TASK OBJECTIVE>
What lies from the line containing "for item in" through the line containing "if empty is"? Print exactly those lines, with both ends, and no others.

DATA LISTING>
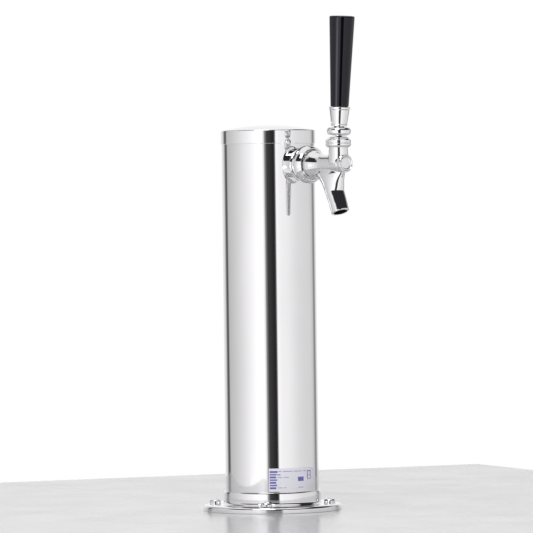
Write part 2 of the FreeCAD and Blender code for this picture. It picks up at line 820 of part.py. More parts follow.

...

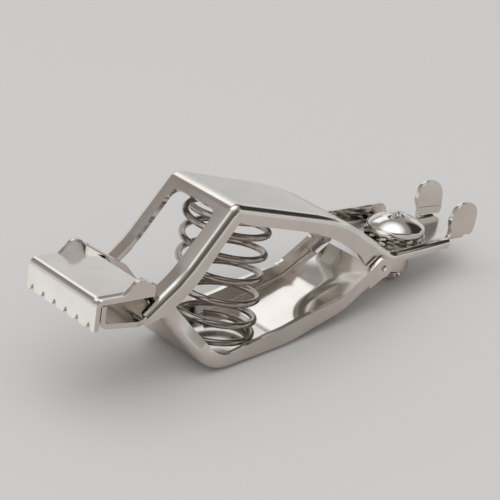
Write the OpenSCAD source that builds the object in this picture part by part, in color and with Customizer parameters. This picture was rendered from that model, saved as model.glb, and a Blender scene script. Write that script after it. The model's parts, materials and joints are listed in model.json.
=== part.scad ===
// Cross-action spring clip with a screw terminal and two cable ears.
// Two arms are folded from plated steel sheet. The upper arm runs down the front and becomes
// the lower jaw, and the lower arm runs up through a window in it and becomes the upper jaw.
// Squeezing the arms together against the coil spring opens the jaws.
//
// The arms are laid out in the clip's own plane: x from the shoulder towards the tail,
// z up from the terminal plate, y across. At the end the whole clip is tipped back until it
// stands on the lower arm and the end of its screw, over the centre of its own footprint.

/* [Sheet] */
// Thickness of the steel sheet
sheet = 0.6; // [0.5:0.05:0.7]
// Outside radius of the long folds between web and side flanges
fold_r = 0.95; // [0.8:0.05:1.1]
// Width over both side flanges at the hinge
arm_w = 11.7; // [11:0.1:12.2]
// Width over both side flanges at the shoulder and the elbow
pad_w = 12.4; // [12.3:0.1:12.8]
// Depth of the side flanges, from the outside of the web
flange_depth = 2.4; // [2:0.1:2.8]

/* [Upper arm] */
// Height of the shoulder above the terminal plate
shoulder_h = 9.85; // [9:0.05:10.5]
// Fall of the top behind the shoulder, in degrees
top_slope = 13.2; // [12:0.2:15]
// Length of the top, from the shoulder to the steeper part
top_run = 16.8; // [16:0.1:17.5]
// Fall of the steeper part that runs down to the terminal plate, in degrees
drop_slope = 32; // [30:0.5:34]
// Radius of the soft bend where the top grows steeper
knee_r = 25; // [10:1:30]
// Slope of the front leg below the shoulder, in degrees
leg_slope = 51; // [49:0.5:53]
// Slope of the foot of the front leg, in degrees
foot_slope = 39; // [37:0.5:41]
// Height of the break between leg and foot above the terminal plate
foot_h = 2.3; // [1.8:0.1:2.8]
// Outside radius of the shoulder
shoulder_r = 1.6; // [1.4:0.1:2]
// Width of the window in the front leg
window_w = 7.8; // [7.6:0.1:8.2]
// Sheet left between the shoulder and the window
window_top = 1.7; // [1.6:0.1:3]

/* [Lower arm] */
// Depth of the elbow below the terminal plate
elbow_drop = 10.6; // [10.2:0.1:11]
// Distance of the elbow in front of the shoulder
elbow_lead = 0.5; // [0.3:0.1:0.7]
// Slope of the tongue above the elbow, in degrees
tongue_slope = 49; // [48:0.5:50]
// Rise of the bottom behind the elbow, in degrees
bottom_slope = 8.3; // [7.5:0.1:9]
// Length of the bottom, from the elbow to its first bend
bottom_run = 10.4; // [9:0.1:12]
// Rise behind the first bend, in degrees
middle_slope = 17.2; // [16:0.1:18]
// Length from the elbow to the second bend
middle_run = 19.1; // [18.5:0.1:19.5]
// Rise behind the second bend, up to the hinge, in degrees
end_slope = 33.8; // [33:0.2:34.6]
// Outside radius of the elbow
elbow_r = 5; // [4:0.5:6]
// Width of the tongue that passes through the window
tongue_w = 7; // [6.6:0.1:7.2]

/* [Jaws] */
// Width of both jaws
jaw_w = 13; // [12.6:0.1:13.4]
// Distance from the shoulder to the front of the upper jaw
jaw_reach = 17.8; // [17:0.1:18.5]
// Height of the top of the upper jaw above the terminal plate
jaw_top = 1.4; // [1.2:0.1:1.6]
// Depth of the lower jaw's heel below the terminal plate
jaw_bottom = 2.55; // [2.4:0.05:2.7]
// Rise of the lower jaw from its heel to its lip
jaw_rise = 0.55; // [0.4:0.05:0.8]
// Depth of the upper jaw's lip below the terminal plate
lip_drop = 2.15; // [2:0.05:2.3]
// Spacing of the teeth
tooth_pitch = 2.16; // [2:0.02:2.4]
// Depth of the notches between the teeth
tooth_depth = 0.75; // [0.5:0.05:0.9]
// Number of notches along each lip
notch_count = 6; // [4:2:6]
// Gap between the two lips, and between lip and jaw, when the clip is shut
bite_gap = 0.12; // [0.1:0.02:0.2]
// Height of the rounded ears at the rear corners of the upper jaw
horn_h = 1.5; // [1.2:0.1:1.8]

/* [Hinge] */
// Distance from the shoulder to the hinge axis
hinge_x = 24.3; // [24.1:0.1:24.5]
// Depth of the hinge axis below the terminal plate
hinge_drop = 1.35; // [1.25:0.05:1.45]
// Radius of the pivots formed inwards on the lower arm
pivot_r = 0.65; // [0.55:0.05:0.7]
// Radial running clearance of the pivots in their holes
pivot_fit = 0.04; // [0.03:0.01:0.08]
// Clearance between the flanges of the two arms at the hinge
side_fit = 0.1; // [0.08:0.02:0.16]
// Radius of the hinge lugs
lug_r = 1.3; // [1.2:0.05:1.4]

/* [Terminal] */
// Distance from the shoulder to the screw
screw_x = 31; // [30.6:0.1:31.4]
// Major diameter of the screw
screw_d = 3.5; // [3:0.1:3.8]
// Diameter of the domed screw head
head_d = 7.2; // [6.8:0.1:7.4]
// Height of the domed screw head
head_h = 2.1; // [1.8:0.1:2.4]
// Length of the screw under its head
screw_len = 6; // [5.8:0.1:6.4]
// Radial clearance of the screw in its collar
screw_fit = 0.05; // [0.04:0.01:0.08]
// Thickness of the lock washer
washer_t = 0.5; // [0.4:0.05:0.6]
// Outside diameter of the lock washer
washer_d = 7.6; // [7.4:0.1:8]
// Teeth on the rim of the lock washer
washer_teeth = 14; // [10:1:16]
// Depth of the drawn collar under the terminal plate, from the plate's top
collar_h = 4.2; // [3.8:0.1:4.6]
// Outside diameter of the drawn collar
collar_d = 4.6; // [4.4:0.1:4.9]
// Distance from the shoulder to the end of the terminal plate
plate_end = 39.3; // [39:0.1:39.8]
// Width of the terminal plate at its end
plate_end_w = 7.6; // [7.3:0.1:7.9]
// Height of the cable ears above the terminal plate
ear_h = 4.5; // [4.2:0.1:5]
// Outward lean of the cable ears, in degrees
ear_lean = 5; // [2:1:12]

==

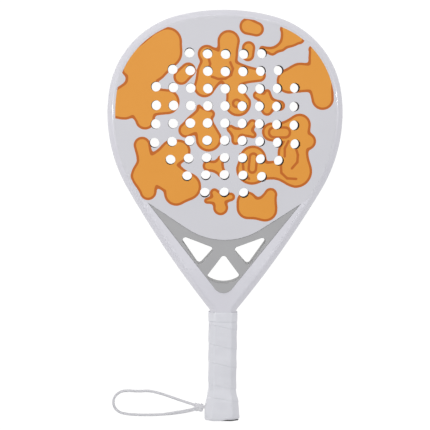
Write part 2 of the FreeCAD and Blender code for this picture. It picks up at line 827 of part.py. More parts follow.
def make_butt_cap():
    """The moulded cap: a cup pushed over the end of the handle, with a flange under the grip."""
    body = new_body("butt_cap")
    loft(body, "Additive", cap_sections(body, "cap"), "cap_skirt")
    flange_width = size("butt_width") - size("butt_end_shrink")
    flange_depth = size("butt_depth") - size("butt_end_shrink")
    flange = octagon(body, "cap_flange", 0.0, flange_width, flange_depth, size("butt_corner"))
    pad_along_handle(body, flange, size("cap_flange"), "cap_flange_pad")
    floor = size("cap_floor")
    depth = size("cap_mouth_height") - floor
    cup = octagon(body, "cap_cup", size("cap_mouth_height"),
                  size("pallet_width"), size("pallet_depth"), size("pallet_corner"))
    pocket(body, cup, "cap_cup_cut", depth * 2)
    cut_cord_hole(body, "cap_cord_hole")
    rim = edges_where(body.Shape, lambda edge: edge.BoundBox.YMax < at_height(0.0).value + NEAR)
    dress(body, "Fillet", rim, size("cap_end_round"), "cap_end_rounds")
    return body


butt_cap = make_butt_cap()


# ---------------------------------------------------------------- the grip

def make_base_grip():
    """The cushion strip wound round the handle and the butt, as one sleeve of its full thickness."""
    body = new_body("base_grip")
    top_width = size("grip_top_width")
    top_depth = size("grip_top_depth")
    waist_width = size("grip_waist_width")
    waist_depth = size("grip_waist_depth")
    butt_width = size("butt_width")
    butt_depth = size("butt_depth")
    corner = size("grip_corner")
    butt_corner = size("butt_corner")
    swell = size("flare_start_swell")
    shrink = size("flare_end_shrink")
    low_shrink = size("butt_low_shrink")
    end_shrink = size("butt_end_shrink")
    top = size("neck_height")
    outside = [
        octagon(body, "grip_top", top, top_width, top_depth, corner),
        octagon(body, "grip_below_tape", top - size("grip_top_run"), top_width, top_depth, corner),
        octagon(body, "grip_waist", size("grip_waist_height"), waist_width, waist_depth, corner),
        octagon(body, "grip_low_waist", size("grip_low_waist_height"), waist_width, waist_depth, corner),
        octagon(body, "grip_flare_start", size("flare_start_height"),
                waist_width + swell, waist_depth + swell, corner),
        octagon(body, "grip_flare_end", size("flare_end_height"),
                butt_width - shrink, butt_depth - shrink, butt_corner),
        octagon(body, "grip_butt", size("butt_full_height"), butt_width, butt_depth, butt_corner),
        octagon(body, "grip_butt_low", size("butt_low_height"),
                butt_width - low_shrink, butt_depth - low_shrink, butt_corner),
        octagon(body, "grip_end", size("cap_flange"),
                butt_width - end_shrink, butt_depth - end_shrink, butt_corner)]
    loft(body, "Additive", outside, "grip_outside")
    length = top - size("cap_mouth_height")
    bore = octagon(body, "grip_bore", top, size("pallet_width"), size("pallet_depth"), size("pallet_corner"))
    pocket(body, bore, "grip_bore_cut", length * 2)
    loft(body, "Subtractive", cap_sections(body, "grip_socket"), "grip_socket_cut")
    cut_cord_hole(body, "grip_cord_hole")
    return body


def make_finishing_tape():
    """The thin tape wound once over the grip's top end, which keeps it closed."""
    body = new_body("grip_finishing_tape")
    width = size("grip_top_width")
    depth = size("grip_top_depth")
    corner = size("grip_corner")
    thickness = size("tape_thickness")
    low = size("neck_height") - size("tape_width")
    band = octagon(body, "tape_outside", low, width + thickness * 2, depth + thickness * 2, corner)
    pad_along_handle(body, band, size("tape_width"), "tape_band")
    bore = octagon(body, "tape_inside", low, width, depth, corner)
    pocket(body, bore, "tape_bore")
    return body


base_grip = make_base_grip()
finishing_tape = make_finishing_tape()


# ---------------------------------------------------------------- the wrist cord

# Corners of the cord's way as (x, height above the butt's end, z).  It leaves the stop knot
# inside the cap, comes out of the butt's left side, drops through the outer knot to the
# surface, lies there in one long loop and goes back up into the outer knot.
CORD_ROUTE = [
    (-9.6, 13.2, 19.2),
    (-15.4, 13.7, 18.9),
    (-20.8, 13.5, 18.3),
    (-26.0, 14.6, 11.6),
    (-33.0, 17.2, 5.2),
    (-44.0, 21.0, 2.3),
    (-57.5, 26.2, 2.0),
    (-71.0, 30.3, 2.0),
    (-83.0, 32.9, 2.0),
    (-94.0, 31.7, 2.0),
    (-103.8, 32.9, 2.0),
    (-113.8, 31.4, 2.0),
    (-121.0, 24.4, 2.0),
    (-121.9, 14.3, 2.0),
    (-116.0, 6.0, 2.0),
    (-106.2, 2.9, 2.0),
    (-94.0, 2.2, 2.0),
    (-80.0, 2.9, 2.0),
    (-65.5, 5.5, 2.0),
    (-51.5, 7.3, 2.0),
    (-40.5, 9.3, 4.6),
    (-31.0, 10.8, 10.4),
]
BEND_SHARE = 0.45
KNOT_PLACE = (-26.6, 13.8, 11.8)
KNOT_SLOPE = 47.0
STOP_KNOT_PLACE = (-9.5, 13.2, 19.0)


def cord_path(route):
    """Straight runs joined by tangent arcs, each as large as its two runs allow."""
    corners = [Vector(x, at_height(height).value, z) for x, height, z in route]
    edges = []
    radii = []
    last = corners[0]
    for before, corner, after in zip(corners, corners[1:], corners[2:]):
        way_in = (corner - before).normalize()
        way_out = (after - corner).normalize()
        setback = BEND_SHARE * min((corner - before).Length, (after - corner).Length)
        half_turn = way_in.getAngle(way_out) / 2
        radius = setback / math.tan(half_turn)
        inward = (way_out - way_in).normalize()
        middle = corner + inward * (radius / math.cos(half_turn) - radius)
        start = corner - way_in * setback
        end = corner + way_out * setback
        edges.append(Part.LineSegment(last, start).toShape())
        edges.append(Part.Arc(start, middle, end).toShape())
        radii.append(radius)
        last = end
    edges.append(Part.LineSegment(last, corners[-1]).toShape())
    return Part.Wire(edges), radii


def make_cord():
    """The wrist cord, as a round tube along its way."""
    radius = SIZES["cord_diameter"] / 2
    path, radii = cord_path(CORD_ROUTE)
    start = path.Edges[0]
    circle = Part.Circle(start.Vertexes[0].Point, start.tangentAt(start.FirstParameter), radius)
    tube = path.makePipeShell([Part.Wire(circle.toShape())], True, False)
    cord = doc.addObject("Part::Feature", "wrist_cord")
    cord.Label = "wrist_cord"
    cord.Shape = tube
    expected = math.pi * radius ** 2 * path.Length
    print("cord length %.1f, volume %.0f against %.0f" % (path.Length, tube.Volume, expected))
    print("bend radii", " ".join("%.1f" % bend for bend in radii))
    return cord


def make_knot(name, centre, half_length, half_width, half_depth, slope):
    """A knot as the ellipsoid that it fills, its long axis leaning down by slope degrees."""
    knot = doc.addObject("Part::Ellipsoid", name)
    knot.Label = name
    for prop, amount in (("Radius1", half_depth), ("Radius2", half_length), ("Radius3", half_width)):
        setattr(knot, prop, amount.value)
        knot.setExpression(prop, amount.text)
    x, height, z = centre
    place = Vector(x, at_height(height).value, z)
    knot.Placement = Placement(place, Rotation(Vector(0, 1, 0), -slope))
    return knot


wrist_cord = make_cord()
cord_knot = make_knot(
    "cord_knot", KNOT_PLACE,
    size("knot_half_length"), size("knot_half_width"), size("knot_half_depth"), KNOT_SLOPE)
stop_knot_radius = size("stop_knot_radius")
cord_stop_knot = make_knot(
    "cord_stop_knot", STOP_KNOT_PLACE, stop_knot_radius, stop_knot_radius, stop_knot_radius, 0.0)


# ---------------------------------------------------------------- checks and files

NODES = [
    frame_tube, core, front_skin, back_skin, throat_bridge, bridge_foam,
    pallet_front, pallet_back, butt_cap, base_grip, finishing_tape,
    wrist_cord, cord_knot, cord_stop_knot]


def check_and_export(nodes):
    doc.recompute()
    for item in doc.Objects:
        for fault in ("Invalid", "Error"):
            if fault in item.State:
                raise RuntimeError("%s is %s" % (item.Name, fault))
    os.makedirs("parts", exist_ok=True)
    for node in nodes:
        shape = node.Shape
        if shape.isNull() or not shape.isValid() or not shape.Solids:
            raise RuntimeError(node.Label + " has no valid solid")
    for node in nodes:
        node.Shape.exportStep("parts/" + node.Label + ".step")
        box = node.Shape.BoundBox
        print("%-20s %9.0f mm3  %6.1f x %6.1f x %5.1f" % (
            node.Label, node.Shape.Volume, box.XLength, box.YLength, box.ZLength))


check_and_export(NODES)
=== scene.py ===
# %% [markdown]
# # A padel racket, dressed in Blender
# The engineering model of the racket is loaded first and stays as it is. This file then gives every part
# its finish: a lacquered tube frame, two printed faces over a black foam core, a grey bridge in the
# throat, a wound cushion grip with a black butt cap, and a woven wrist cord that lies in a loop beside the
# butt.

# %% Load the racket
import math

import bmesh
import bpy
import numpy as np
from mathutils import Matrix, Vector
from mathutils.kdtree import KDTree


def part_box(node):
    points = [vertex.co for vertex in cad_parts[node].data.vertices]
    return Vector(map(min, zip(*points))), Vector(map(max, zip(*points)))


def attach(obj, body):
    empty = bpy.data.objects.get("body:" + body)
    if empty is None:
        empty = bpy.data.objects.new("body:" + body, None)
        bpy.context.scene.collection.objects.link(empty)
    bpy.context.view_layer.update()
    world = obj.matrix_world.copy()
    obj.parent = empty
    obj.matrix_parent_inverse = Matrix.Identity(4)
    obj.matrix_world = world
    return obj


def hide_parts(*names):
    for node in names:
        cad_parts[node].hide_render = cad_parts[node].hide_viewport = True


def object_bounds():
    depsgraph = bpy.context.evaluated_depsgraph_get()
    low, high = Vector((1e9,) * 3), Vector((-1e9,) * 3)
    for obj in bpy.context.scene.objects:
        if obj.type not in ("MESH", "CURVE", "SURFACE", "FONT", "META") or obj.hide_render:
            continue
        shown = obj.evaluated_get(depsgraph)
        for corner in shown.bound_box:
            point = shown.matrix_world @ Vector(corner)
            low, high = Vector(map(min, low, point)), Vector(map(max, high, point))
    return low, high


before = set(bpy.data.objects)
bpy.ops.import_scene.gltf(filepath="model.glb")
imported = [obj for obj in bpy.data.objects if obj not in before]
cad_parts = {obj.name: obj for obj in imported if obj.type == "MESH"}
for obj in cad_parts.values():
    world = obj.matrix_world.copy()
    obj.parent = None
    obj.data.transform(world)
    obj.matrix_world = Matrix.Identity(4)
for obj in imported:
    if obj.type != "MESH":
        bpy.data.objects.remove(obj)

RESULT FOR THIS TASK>
    for item in doc.Objects:
        for fault in ("Invalid", "Error"):
            if fault in item.State:
                raise RuntimeError("%s is %s" % (item.Name, fault))
    os.makedirs("parts", exist_ok=True)
    for node in nodes:
        shape = node.Shape
        if shape.isNull() or not shape.isValid() or not shape.Solids:
            raise RuntimeError(node.Label + " has no valid solid")
    for node in nodes:
        node.Shape.exportStep("parts/" + node.Label + ".step")
        box = node.Shape.BoundBox
        print("%-20s %9.0f mm3  %6.1f x %6.1f x %5.1f" % (
            node.Label, node.Shape.Volume, box.XLength, box.YLength, box.ZLength))


check_and_export(NODES)
=== scene.py ===
# %% [markdown]
# # A padel racket, dressed in Blender
# The engineering model of the racket is loaded first and stays as it is. This file then gives every part
# its finish: a lacquered tube frame, two printed faces over a black foam core, a grey bridge in the
# throat, a wound cushion grip with a black butt cap, and a woven wrist cord that lies in a loop beside the
# butt.

# %% Load the racket
import math

import bmesh
import bpy
import numpy as np
from mathutils import Matrix, Vector
from mathutils.kdtree import KDTree


def part_box(node):
    points = [vertex.co for vertex in cad_parts[node].data.vertices]
    return Vector(map(min, zip(*points))), Vector(map(max, zip(*points)))


def attach(obj, body):
    empty = bpy.data.objects.get("body:" + body)
    if empty is None:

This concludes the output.